There will be a big cryptocurrency bubble bursting in the near future, probably no later than mid-2018. The good news is those cryptocurrencies that survive will explode in value.

We're at the stage where the cryptocurrency market is getting far too crowded. For that reason the formation of a bubble and it bursting will be very good for the sector.

What will emerge out of the ashes will be the real foundation for the future sustainable and long-term growth of the industry. Those are the cryptocurrencies and companies that will produce fortunes for many people, or at least significant returns.

This will set up the environment for the masses to come on board. When that happens we'll see extraordinary growth in value for Bitcoin and the surviving legitimate cryptocurrencies.
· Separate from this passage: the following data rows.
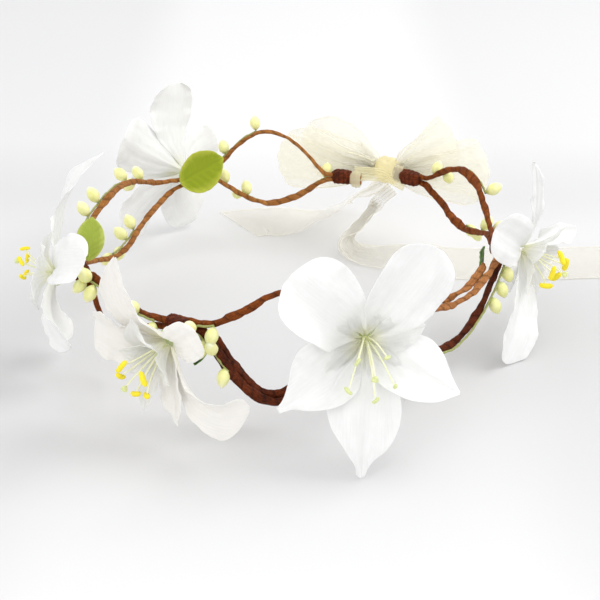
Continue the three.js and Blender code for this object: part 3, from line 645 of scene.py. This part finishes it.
LOW_FOLDED = dict(shape="spike", roll=(1.0, -0.4), fold=(0.2, 0.6), twist=-30)
NIPPED = dict(shape="point", roll=(-0.5, 0.9), fold=(0.1, 0.5))
FLOWERS = {
    "front": dict(
        face=-87, up=14,
        outer=petals(
            (57, 49, dict(width=31, roll=(0.8, -0.2), fold=(0.0, 0.5), open=(42, 64, 84))),
            (139, 43, dict(width=36, roll=(0.5, -0.7), fold=(0.15, 0.5), base=0.5, open=(42, 66, 88))),
            (214, 44, dict(width=28, shape="spike", roll=(0.7, -0.4), fold=(0.1, 0.6), base=0.1, frill=1.4)),
            (266, 54, LOW_FOLDED | dict(width=30, base=0.7, open=(42, 66, 100))),
            (328, 41, NIPPED | dict(width=29, base=0.3, frill=1.6, sweep=4, tilt=-12)),
            open=(42, 66, 90), seed=100,
        ),
        inner=petals(
            (98, 21, dict(roll=(0.6, 0.6), width=13)),
            (170, 24, dict(roll=(0.8, 0.4), twist=-15)),
            (226, 32, dict(roll=(0.9, 1.3), twist=14, width=15)),
            (302, 27, dict(roll=(0.5, 0.5), width=14, frill=1.2)),
            (18, 24, dict(roll=(0.4, 0.8), width=14, frill=1.4)),
            open=(50, 64, 84), seed=140,
        ),
        stamens=dict(droop=-0.95, anther=STIGMA, size=0.62, length=27),
    ),
    "front_left": dict(
        face=-128, up=-20, shift=2, cloth=PETAL_CREAM,
        outer=petals(
            (106, 50, dict(width=18, shape="blade", roll=(-0.3, -0.3), open=(58, 88, 88), sweep=-16)),
            (160, 29, dict(width=30, frill=1.4, base=0.5)),
            (298, 31, dict(width=15, shape="blade", roll=(0.8, 0.8), base=0.2, open=(42, 50, 62))),
            (314, 47, dict(width=21, shape="spoon", cup=1.0, open=(54, 76, 104), sweep=36, base=0.6, twist=-30)),
            (34, 26, dict(width=18, roll=(0.8, 0.8), open=(54, 84, 110))),
            open=(46, 70, 92), seed=200,
        ),
        inner=petals(
            (100, 24, dict(roll=(1.2, 1.2), width=15, open=(24, 60, 120))),
            (160, 18, dict(width=14)),
            (216, 18),
            (268, 28, dict(roll=(1.0, 1.0), width=10)),
            (346, 20),
            open=(22, 36, 58), seed=240,
        ),
        stamens=dict(droop=-0.25, anther=ANTHER, size=1.0, length=21),
    ),
    "left": dict(
        face=178, up=12, shift=2,
        outer=petals(
            (100, 55, dict(width=18, shape="point", roll=(0.4, 0.4), twist=22, open=(80, 96, 130))),
            (40, 34, dict(width=23, roll=(0.3, 0.8), open=(88, 116, 140))),
            (325, 34, dict(width=23, base=0.5, open=(88, 116, 140))),
            (262, 30, dict(width=22, base=0.2, open=(88, 112, 134))),
            (165, 33, dict(width=20, base=0.6, open=(72, 84, 88))),
            open=(78, 104, 124), seed=300,
        ),
        inner=petals((130, 18), (202, 19), (274, 18), (346, 19), (58, 18), open=(50, 80, 104), seed=340),
        stamens=dict(droop=0.25, anther=ANTHER, size=0.75, length=12),
    ),
    "back_left": dict(
        face=140, up=2,
        outer=petals(
            (102, 43, dict(width=29, roll=(0.5, 0.7))),
            (38, 38, dict(width=28, base=0.5)),
            (-44, 42, dict(width=24, base=0.1, roll=(0.8, 0.8))),
            (-120, 42, dict(width=29, base=0.6)),
            (176, 36, dict(width=26, base=0.3)),
            open=(50, 74, 96), seed=400,
        ),
        inner=petals((126, 27), (198, 25), (270, 27), (342, 28), (54, 26), open=(24, 42, 70), seed=440),
        stamens=dict(droop=-0.3, anther=ANTHER, size=1.0, length=22),
    ),
    "right": dict(
        face=-30, up=-18, shift=2,
        outer=petals(
            (92, 46, dict(width=13, shape="blade", roll=(0.7, 0.7), open=(84, 108, 98), sweep=14)),
            (147, 30, dict(width=23, roll=(0.6, 0.6), base=0.5, open=(74, 108, 140))),
            (222, 51, dict(width=24, base=0.35, tilt=28, open=((0.1, 50), (0.5, 68), (0.8, 72), (1, 96)))),
            (300, 29, dict(width=21, base=0.6)),
            (10, 28, dict(width=22, base=0.3, frill=1.8, tilt=50, open=(60, 80, 94))),
            open=(78, 106, 126), seed=500,
        ),
        inner=petals(
            (140, 20, dict(roll=(1.0, 1.0))),
            (212, 21),
            (284, 22),
            (356, 20),
            (68, 20, dict(roll=(1.2, 1.2))),
            open=(40, 54, 70), seed=540,
        ),
        stamens=dict(droop=-0.3, anther=ANTHER, size=1.1, length=17),
    ),
}


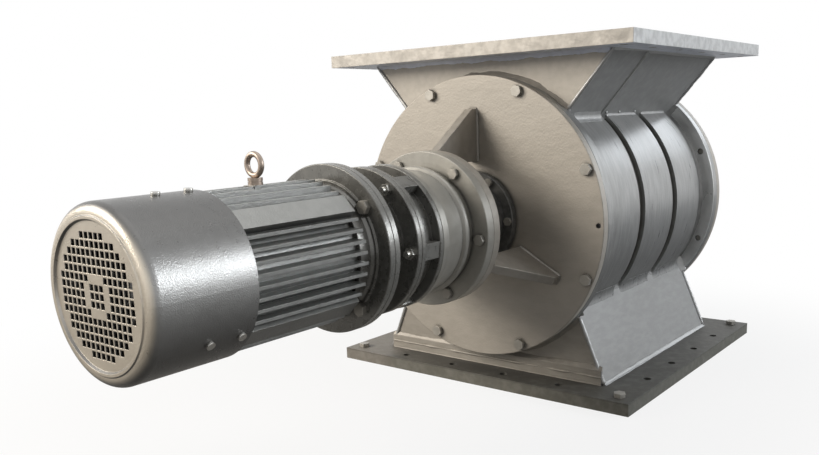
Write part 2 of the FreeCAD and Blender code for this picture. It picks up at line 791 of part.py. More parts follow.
def make_output_shaft():
    """Output shaft with its carrier disc, and the pins and rollers in that disc."""
    journal_end = "(reducer_seat + 3 + output_bearing_wide)"
    big_start = "(carrier_seat - output_big_wide - 3)"
    hollow = "(motor_shaft_radius + 3)"
    shaft = turned("output_shaft", [
        ("0", "coupling_seam + 1"), ("output_tip", "coupling_seam + 1"),
        ("output_tip", "reducer_seat - pilot_tall - 2"),
        ("output_seal_radius", "reducer_seat - pilot_tall - 2"),
        ("output_seal_radius", "reducer_seat + 3"), ("output_journal", "reducer_seat + 3"),
        ("output_journal", journal_end), ("output_big_journal - 1.5", journal_end),
        ("output_big_journal - 1.5", big_start), ("output_big_journal", big_start),
        ("output_big_journal", "carrier_seat + 1"), ("carrier_radius", "carrier_seat + 1"),
        ("carrier_radius", "carrier_seat + carrier_thick"), (hollow, "carrier_seat + carrier_thick"),
        (hollow, "carrier_seat + 6"), ("0", "carrier_seat + 6")])
    sketch = sketch_on(shaft, level="coupling_start + coupling_long")
    draw_rectangle(sketch, "-key_wide / 2", "output_tip - key_tall / 2", "key_wide / 2", "output_tip + 1")
    pocket(shaft, sketch, "coupling_start + coupling_long - coupling_seam - 1")
    drill_around(shaft, "carrier_pin_radius", "carrier_pin_pitch", "carrier_pins",
                 "carrier_seat + carrier_thick", "carrier_thick - 5")
    place(shaft)

    pins = new_body("carrier_pins")
    pins.AllowCompound = True
    sketch = sketch_on(pins, level="carrier_seat + 6")
    draw_circle(sketch, "carrier_pin_radius", *polar("carrier_pin_pitch", "0"))
    pin = pad(pins, sketch, "input_seat - carrier_seat - 6 - 5")
    around(pins, [pin], "carrier_pins")
    place(pins)
    rollers = new_body("carrier_rollers")
    rollers.AllowCompound = True
    sketch = sketch_on(rollers, level="carrier_seat + carrier_thick + 0.5")
    draw_circle(sketch, "carrier_roller_radius", *polar("carrier_pin_pitch", "0"))
    draw_circle(sketch, "carrier_pin_radius + press_gap", *polar("carrier_pin_pitch", "0"))
    roller = pad(rollers, sketch, "input_seat - carrier_seat - carrier_thick - 6.5")
    around(rollers, [roller], "carrier_pins")
    place(rollers)


def make_pin_housing():
    """Ring with half-round pin seats, two rims and bridging blocks, and its ring pins."""
    seat = "ring_pin_radius + press_gap"
    rim_top = "pin_housing_long - stage_ring_thick"
    housing = turned("pin_gear_housing", [
        ("ring_pin_pitch", "0"), *rim("stage_ring", "0", "stage_ring_thick"),
        ("pin_housing_core", "stage_ring_thick"), ("pin_housing_core", rim_top),
        *rim("stage_ring", rim_top, "pin_housing_long"), ("ring_pin_pitch", "pin_housing_long")])
    sketch = sketch_on(housing, level="stage_ring_thick - 1")
    draw_rectangle(sketch, "pin_housing_core - 3", "-window_block / 2",
                   "window_block_radius", "window_block / 2")
    block = pad(housing, sketch, f"{rim_top} - stage_ring_thick + 2")
    around(housing, [block], "stage_studs")
    drill_around(housing, seat, "ring_pin_pitch", "ring_pins", "pin_housing_long", "pin_housing_long",
                 "-reducer_turn")
    drill_around(housing, "m10_shank + thread_gap", "stage_stud_pitch", "stage_studs",
                 "pin_housing_long", "pin_housing_long")
    place(housing, "pin_housing_seat", turn=number("reducer_turn"))

    pins = new_body("ring_pins")
    pins.AllowCompound = True
    sketch = sketch_on(pins, level="face_gap")
    draw_circle(sketch, "ring_pin_radius", *polar("ring_pin_pitch", "0"))
    pin = pad(pins, sketch, "pin_housing_long - 2 * face_gap")
    around(pins, [pin], "ring_pins")
    place(pins, "pin_housing_seat")


def lobe_point(angle, pitch, roller, throw, pins):
    """Point of the disc's lobed edge: the curve that keeps touching every ring pin."""
    lean = math.atan2(math.sin((1 - pins) * angle), pitch / (throw * pins) - math.cos((1 - pins) * angle))
    across = pitch * math.cos(angle) - roller * math.cos(angle + lean) - throw * math.cos(pins * angle)
    along = -pitch * math.sin(angle) + roller * math.sin(angle + lean) + throw * math.sin(pins * angle)
    return FreeCAD.Vector(across, along, 0)


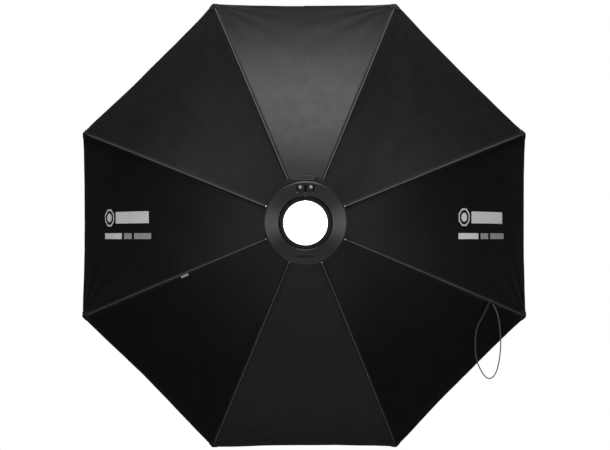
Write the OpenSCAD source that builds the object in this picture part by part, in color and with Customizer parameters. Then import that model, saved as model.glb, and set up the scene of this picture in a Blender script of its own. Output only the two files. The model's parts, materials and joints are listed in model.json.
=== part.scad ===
// Collapsible octagonal softbox with a built-in speedring.
// Eight ribs hinge in the ring and fold forward; cloth panels span from rib to rib.
// Row frame: +Y runs along the light's axis towards the front, +Z is up,
// and the origin is the centre of the bore's rear mouth.

/* [Octagon] */
// Distance across the flats at the front rim
across_flats = 1200; // [1000:10:1440]
// Slope of a rib where it leaves the ring, from the ring's own plane
root_slope = 19; // [17:1:22]
// Slope of a rib at the rim, from the ring's own plane
rim_slope = 55; // [46:1:66]
// Depth of the cloth lip in front of the rim
lip_depth = 42; // [30:1:60]

/* [Cloth] */
// Thickness of the shell cloth with its reflective lining
cloth_t = 1.2; // [0.8:0.1:2]
// Thickness of the white diffuser cloth
diffuser_t = 1; // [0.6:0.1:2]
// Radius of the inner baffle at its corners
baffle_r = 385; // [300:5:470]
// Depth of the inner baffle in front of the bore's rear mouth
baffle_depth = 235; // [180:5:290]

/* [Ribs] */
// Radius of a rib rod
rod_r = 3; // [2.5:0.1:3.6]
// Radius of the knuckle's socket around the rod
socket_r = 5; // [4.5:0.1:6]
// Length of the knuckle from its pin to the socket's mouth
knuckle_l = 46; // [38:1:55]
// Length of the cap on a rod's tip
cap_l = 24; // [20:1:30]
// Radius of a hinge pin
pin_r = 2; // [1.6:0.1:2.4]

/* [Speedring] */
// Radius of the bore that takes the flash head
bore_r = 52; // [43:0.5:62.5]
// Depth of the bore's wall
bore_l = 40; // [34:1:48]
// Thickness of the rubber liner
liner_t = 3; // [2:0.1:4]
// Wall of the clamp collar
collar_t = 5; // [4:0.1:6]
// Width of the split through the liner and the collar
split_w = 5; // [4:0.5:6]
// Length of the clamp lever's swing arm, from the pin to the middle of the grip
lever_reach = 20.5; // [18:0.5:24]

/* [Hidden] */
$fn = 72;
ribs = 8;
step_az = 360 / ribs;
half_az = step_az / 2;
first_az = half_az;
lap = 0.02; // what one shape of a union reaches into the next
bend_lap = 0.01; // the same for a bent bar, in degrees

// Running clearances
gap = 0.3;          // between pieces that move past each other
pin_play = 0.06;    // a knuckle on its pin
pin_seat = 0.02;    // a pin in the housing

// Depths along the axis
cover_back = -1.5;
cover_face_drop = 8;      // how far the cover's face slopes from crown to edge
cover_wall = 2.5;
housing_back = 20;
housing_front = bore_l + 4;
flange_t = 2.3;
plate_t = 2.5;            // front plate
liner_lip_t = 2.5;

// Radii of the ring, from the bore outwards
liner_out = bore_r + liner_t;
collar_out = liner_out + collar_t;
cover_in = collar_out + 2.2;
housing_in = collar_out + 4.5;
collar_rim = housing_in + 3.5;
hinge_r = housing_in + 15.5;
housing_out = hinge_r + 10;
cover_out = housing_out + 7;
tab_out = cover_out + 13;
gasket_out = cover_out + 1.5;

// Hinge of a rib
eye_r = 7;
knuckle_w = 12;
slot_w = knuckle_w + 2 * gap;
hinge_a = housing_back + 3.5 + eye_r + gap;
slot_floor = hinge_a - eye_r - gap;
slot_in = hinge_r - eye_r - 0.5;
pin_l = slot_w + 12;
stop_in = hinge_r + 7.5;

// Rib centreline in its radial plane, as [radius, depth]
rod_root = 15;            // the rod starts this far from the pin
root_straight = knuckle_l + 4;
tip_straight = cap_l - 4;
corner_r = across_flats / 2 / cos(half_az);
cloth_off = socket_r + 0.8;   // cloth's inner face, from a rib's centreline
tip_r = corner_r - cloth_off - 0.5;
bend_r = (tip_r - hinge_r - root_straight * cos(root_slope) - tip_straight * cos(rim_slope))
    / (sin(rim_slope) - sin(root_slope));
bend_start = [hinge_r, hinge_a] + root_straight * [cos(root_slope), sin(root_slope)];
bend_centre = bend_start + bend_r * [-sin(root_slope), cos(root_slope)];
bend_end = bend_centre + bend_r * [sin(rim_slope), -cos(rim_slope)];
rib_tip = bend_end + tip_straight * [cos(rim_slope), sin(rim_slope)];

// Shell panels
shell_root_r = (housing_out + 1) / cos(half_az);
lip_lean = 2;
binding_w = 5;
binding_t = 1;
binding_root = 18.5;      // the binding starts this far from the pin
panel_steps = 14;
seam_gap = 0.4;

// Front diffuser
diffuser_a = rib_tip.y + 7;
diffuser_r = corner_r - 4;

// Clamp
ear_w = 16;
ear_back = 4.5;
ear_t = 7.5;
window_out = housing_out - 2;
ear_top = window_out - 0.5;
clamp_pin_r = 2.5;
clamp_pin_x = split_w / 2 + 10;
clamp_pin_y = hinge_r + 3;
bolt_y = collar_out + 9;
lever_back = ear_back + ear_t + 0.8;
lever_t = 6;
window_w = 2 * (clamp_pin_x + 8.5);
window_in = cover_in + 6.3;
tab_az = 25;

// Hanging loop on the third rib. Its points and its tab's two ends are [x, y, z] from the
// point of the seam that it hangs by, and run down the middle of the cord.
loop_rib = 3;
loop_seam_r = 514;
loop_r = 1.5;
loop_sides = 8;
loop_tab_w = 8;
loop_tab_t = 1.4;
loop_tab_top = [3, -2, 6];
loop_route = [
    [-18, -2, -36], [-23, -2, -46], [-31, -1, -61], [-36, 0, -81], [-38, 0, -103], [-38, 0, -124],
    [-36, 0, -144], [-31, 0, -162], [-24, 0, -177], [-16, 0, -190], [-6, 0, -198], [4, 0, -197],
    [12, 0, -188], [18, 0, -175], [22, 0, -159], [25, 0, -140], [27, 0, -120], [27, 0, -99],
    [26, 0, -78], [24, 1, -58], [21, 3, -40], [17, 5, -26], [12, 8, -15], [8, 10, -8]
];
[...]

The companies built to serve the market will have taken shape by that time, and they'll be extremely attractive as holdings, and will be driven up by the overall growth of the blockchain.

Some of those companies are already here in the form or exchanges and cryptocurrency mining companies, but many traditional financial institutions are rapidly looking at ways to enter the industry, and eventually, once the volatility of Bitcoin and other cryptocurrencies settle down, it'll be accepted as a form of payment by most if not all retailers.

Since most people understand retail, that may be the final trigger that causes the explosion in value that will likely make today's pace seem tame in comparison.

Another catalyst could be the embracing of Bitcoin in particular as the preferred currency by people in a country where monetary policy and corruption have eroded the value of their national currency.

With a growing number of governments not able to meet their promises and unfunded liabilities, they'll start looking for alternative ways to raise capital. Bank accounts and pensions are the probable places they'll go to first. One way to protect against decapitalization is to use Bitcoin or another cryptocurrency as a store of value and means of conducting business.


Since there is so much volatility among cryptocurrencies, including Bitcoin, it would seem taking a long-term view of holding onto a position is counterintuitive.

That isn't the case. The key is to be in it for the long haul. Those are the people that will make a lot of money. That takes some courage when the volatility challenges our underlying thesis for investing in a coin or company in the first place.

That's why due diligence is vital to success. I don't see any problem with Bitcoin in that regard, although it wouldn't surprise me to see it take a big, temporary hit. This is normal for any new asset class, and even some old ones.

After all, if a 20 percent to 30 percent drop is a correction for Bitcoin, what will it look like when the bubble bursts?

There will be those that panic. I hope you're not one of them. To sell in a panic is going to cause a lot of people to lose money in the present, and miss out on the full potential that lies in the future.

Keep in mind, specific Internet companies failed when the bubble burst, but I think we can safely say the Internet itself is here to stay. It will be the same with quality cryptocurrencies and the companies built to serve in that market.

Back to my original point. Why should anybody consider cryptocurrencies and the blockchain any different than any new asset class that has emerged in the past. We shouldn't.

Those that understand this and hold on during the tough times, will make far more money than the early adopters that did the same in the very earliest days of Bitcoin.

I'm convinced the best is yet to come in the market, and we have the chance of a lifetime to build generational wealth. As with any investment, we need to dig in and resist the temptation to trade, rather than invest for the long term.

Short term investing leading up to the bubble isn't a bad idea. We can take the profits and run. But those that put aside some cash in anticipation of the crash and wait to see what cryptocurrencies and companies survive and/or emerge, will do far better than their investors with a short-term horizon.